Se sucedieron las caídas entre caminos que realmente no lo son y piedras que obligan a atravesar los límites, a rebuscar en el alma para soportar el dolor. En los bordes tampoco hay paz. Campos de minas que cuentan víctimas en el barrizal entre canales de agua y barro. No llovía en años en la gran clásica, pero en octubre, el cielo se desplomó en el norte de Francia, y los adoquines, ásperos, hoscos, con mirada aviesa, rabian. Supuran agua y escupen barro. La París-Roubaix agigantó su leyenda de épica y grandeza. Se trata de mantener el equilibrio, de seguir en pie para avanzar reptando. Cuerpo a tierra. Aguantar es vencer. En ese escenario dantesco, todo resulta turbador. Una carrera contra los adentros, frente a la resistencia de uno mismo. Un exaltación de la capacidad de adaptación del ser humano frente a los elementos. Un espectáculo durísimo pero hipnótico. Una carrera heroica.

Mathieu van der Poel, una bestia de tiro, campeón del Mundo de ciclocross, chapoteó feliz. El neerlandés deseaba la lluvia. Desmesurado, excesivo, Van der Poel atacó a 70 kilómetros del velódromo después de que Van Aert despiezara el pelotón principal, apenas un puñado de dorsales que se resquebrajaban, perdidos en el entramado de pavés y veredas. El belga se encogió cuando estalló la carga de dinamita de Van der Poel. Por delante respiraban Vermeersch, Van Asbroek y Moscon hasta que el italiano, un ciclista fortísimo y de volcánico carácter, protagonista de episodios vergonzosos, -amenazas e insultos incluidos- abrió las aguas, picó la piedra y deslizó su entusiasmo entre el lodo para desprenderse del aliento de sus compañeros. De Van der Poel se colgaron Boivin y Colbrelli, que jadeaban en el grupo intermedio. Se hartó el fenómeno neerlandés y tachó a sus rivales entre campos de adoquines. Van der Poel no les dejó. Se los quitó de encima. Sin sutilezas, ni delicadezas. Una descarga eléctrica. Tremendismo. Desencadenado.

MOSCON Y EL MAL FARIO

Moscon y Van der Poel se retaron en la distancia. Vis a vis. El italiano disponía de más de un minuto hasta que le visitó el mal fario. Irrumpió en su destino. Maldijo su estampa Moscon. El siseo de un pinchazo. Una viñeta después, el italiano rodó por el suelo víctima de un patinazo en el barro. Los adoquines que crujen los huesos son de hielo. La renta se le cayó. Desplomada. A Van der Poel le encorsetaron sus antiguos acompañantes en la persecución iracunda del italiano, que no se rendía ni se asustaba. Entró la París-Roubaix hacia el desenlace.
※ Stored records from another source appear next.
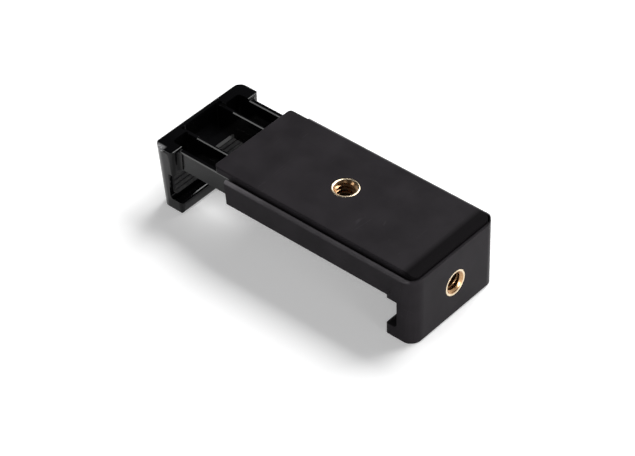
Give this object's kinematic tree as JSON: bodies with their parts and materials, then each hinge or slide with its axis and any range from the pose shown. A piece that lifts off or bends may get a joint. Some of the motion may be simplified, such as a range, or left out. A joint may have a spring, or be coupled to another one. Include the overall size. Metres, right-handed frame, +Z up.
{
  "type": "tripod phone mount adapter",
  "caption": "Sprung clamp that grips a phone between a fixed and a sliding jaw, with brass quarter inch tripod threads in its back and its end.",
  "frame": {"origin": "middle of the stored part's length and width, on the plane that the feet of the two lips stand on", "axes": "+X along the clamp towards the fixed jaw and its end thread, +Y across the body, +Z up out of the back plate and its thread"},
  "size_m": [0.0906, 0.0352, 0.0228],
  "materials": {
    "shell_plastic": "satin black moulded plastic",
    "slide_plastic": "glossy black moulded plastic",
    "insert_brass": "turned",
    "spring_steel": "drawn wire",
    "pin_steel": "ground",
    "screw_steel": "zinc plated",
    "pad_rubber": "matt"
  },
  "bodies": {
    "body": {"body_shell": "shell_plastic", "back_plate": "shell_plastic", "back_insert": "insert_brass", "end_insert": "insert_brass", "body_pin_near": "pin_steel", "body_pin_far": "pin_steel", "fixed_jaw_pad": "pad_rubber", "bed_pad": "pad_rubber", "cover_screw_mouth": "screw_steel", "cover_screw_middle": "screw_steel", "cover_screw_far": "screw_steel", "cover_screw_near": "screw_steel", "spring_near": "spring_steel", "spring_far": "spring_steel"},
    "slide": {"slide_jaw": "slide_plastic", "slide_pin_near": "pin_steel", "slide_pin_far": "pin_steel", "slide_jaw_pad": "pad_rubber"}
  },
  "joints": [
    {"name": "jaw_slide", "type": "slide", "parent": "body", "child": "slide", "axis": [-1, 0, 0], "range_m": [-0.0181, 0.0069], "stiffness_N_per_m": 250, "springref_m": -0.0301, "deforming": ["spring_near", "spring_far"]}
  ]
}
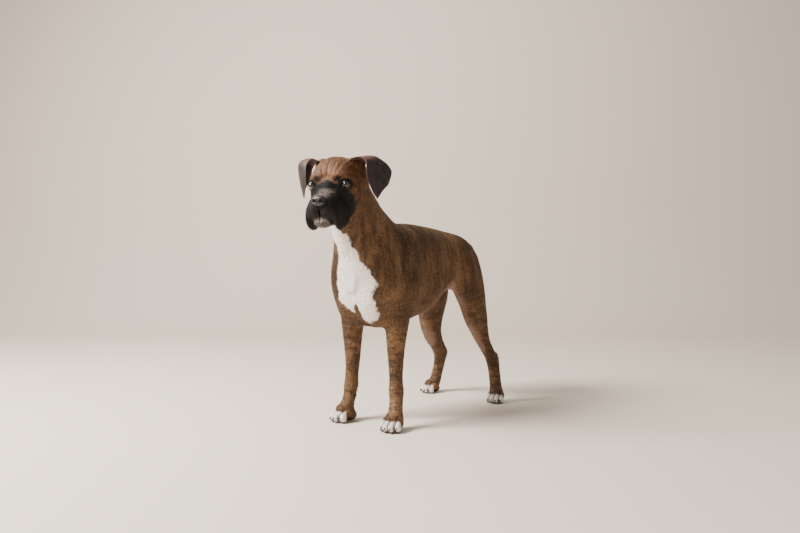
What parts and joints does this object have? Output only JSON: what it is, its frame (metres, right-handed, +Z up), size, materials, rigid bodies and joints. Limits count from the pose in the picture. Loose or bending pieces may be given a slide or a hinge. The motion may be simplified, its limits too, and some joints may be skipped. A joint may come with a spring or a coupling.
{
  "type": "dog",
  "caption": "Standing brindle short-haired dog with a broad blunt muzzle, folded ears, a docked tail, a white breast patch and white toes.",
  "frame": {"origin": "centre of the bounding box on the floor, between the paws", "axes": "+Z up, the dog faces -Y, the dog's left is +X"},
  "size_m": [0.3302, 0.8108, 0.7382],
  "materials": {
    "coat": "short satin fur, warm brown brindle with dark stripes, black mask, white breast and toes",
    "ear": "short velvety dark fur",
    "nose": "damp black pebbled skin",
    "eye": "wet gloss, dark brown iris",
    "claw": "smooth dark horn"
  },
  "bodies": {
    "root": {"claw_fore_left_1": "claw", "claw_fore_left_2": "claw", "claw_fore_left_3": "claw", "claw_fore_left_4": "claw", "claw_fore_right_1": "claw", "claw_fore_right_2": "claw", "claw_fore_right_3": "claw", "claw_fore_right_4": "claw", "claw_hind_left_1": "claw", "claw_hind_left_2": "claw", "claw_hind_left_3": "claw", "claw_hind_left_4": "claw", "claw_hind_right_1": "claw", "claw_hind_right_2": "claw", "claw_hind_right_3": "claw", "claw_hind_right_4": "claw", "dewclaw_left": "claw", "dewclaw_right": "claw", "ear_left": "ear", "ear_right": "ear", "eye_left": "eye", "eye_right": "eye", "foreleg_left": "coat", "foreleg_right": "coat", "forepaw_left": "coat", "forepaw_right": "coat", "head": "coat", "hindleg_left": "coat", "hindleg_right": "coat", "hindpaw_left": "coat", "hindpaw_right": "coat", "neck": "coat", "nose": "nose", "tail": "coat", "thigh_left": "coat", "thigh_right": "coat", "trunk": "coat"}
  },
  "joints": []
}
En el pavés de Carrefour de l'Arbre, a Moscon, dorsal al viento, abanderado de la valentía, le tocaron el hombro tras más de 200 kilómetros en fuga. Masticó hiel y derrota.

Colbrelli encendió la hoguera. El flamíguero Van der Poel y Vermeersch compartieron plano con él. Gigantes de barro. Las identidades se suponían, barnizados de lodo y agonía los ciclistas. Jinetes enmascarados camino del velódromo donde esperaba la gloria eterna, un pasaje para la historia. Vermeersch se descorchó. En el baile de la velocidad se sabía inferior. Colbrelli y Van der Poel le encimaron antes de acceder al anillo. En el velódromo, el italiano gestionó la respiración y cada gesto con la capacidad propia de los velocistas. Dejó que el belga se disparara. Centrado, el italiano se activó para derrotar a Vermeersch y Van der Poel, desesperado tras su exhibición. Dominó la coreografía y se elevó al Olimpo el italiano. Allí subió su bicicleta antes de rebozar su esfuerzo por el césped. Feliz como un niño. Emocionado, gritó su dicha. De París hasta Roubaix. "Es mi sueño. Es mi año", certificó Colbrelli, que talló un monumento con el barro del infierno.